Ce type de basculement politique rappelle d’autres figures tchadiennes comme Saleh Kebzabo, longtemps dans l’opposition avant de finalement intégrer les sphères du pouvoir. La frontière entre opposition et participation gouvernementale reste poreuse, et Masra, en choisissant la cohabitation avec le régime Déby, s'inscrit dans ce schéma récurrent où les figures du changement finissent par être absorbées par l’appareil étatique.
Mais ce revirement pose aussi une question plus large sur la crédibilité de l’opposition en Afrique centrale.
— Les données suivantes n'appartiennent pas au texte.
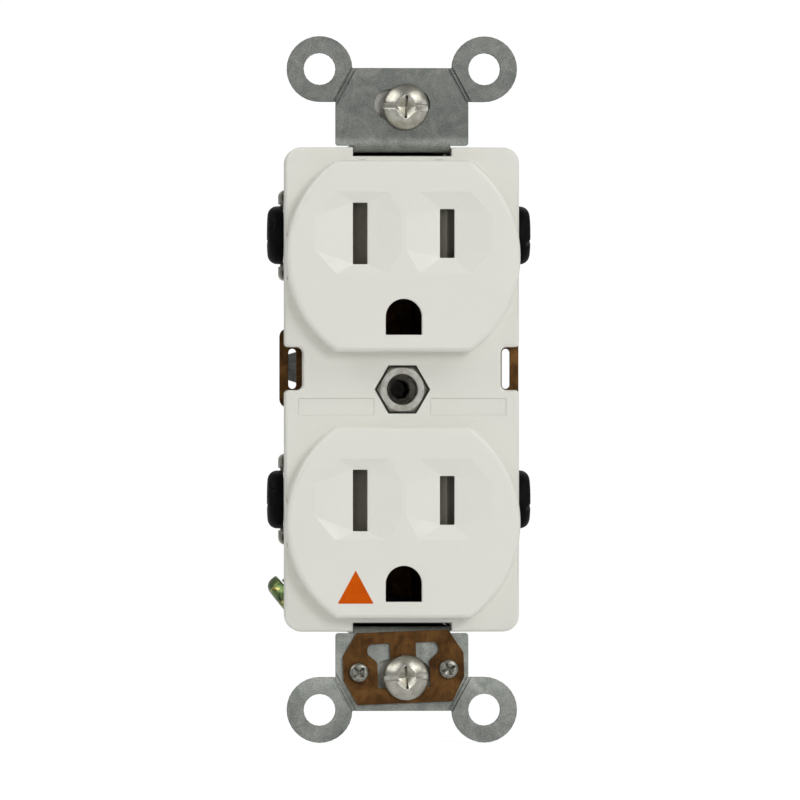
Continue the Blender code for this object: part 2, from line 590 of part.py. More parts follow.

Si les figures d’alternative finissent toujours par rejoindre le pouvoir qu’elles dénonçaient, comment espérer une véritable transformation démocratique ? Cette dynamique entretient un sentiment de désillusion chez les citoyens, qui voient se répéter le même scénario à chaque cycle électoral.
Conclusion : une illusion dissipée
Le 28 janvier 2025 marque la fin d'une illusion. Masra n'est plus le symbole d'une alternative au régime Déby, il en est devenu un rouage. Pour ses partisans d'hier, c'est une trahison ; pour le pouvoir, une victoire politique éclatante. Mais pour l’avenir du Tchad, la vraie question reste de savoir s’il pourra encore peser sur l’évolution politique du pays ou s’il se fondra dans l’appareil d'État, devenant un simple exécutant du régime qu’il critiquait autrefois.
L’histoire jugera si son pragmatisme était une stratégie habile pour peser sur le système de l’intérieur ou simplement le signe d’un renoncement définitif à ses ambitions de rupture. Une chose est sûre : pour beaucoup, l’illusion du changement portée par Masra s’est dissipée.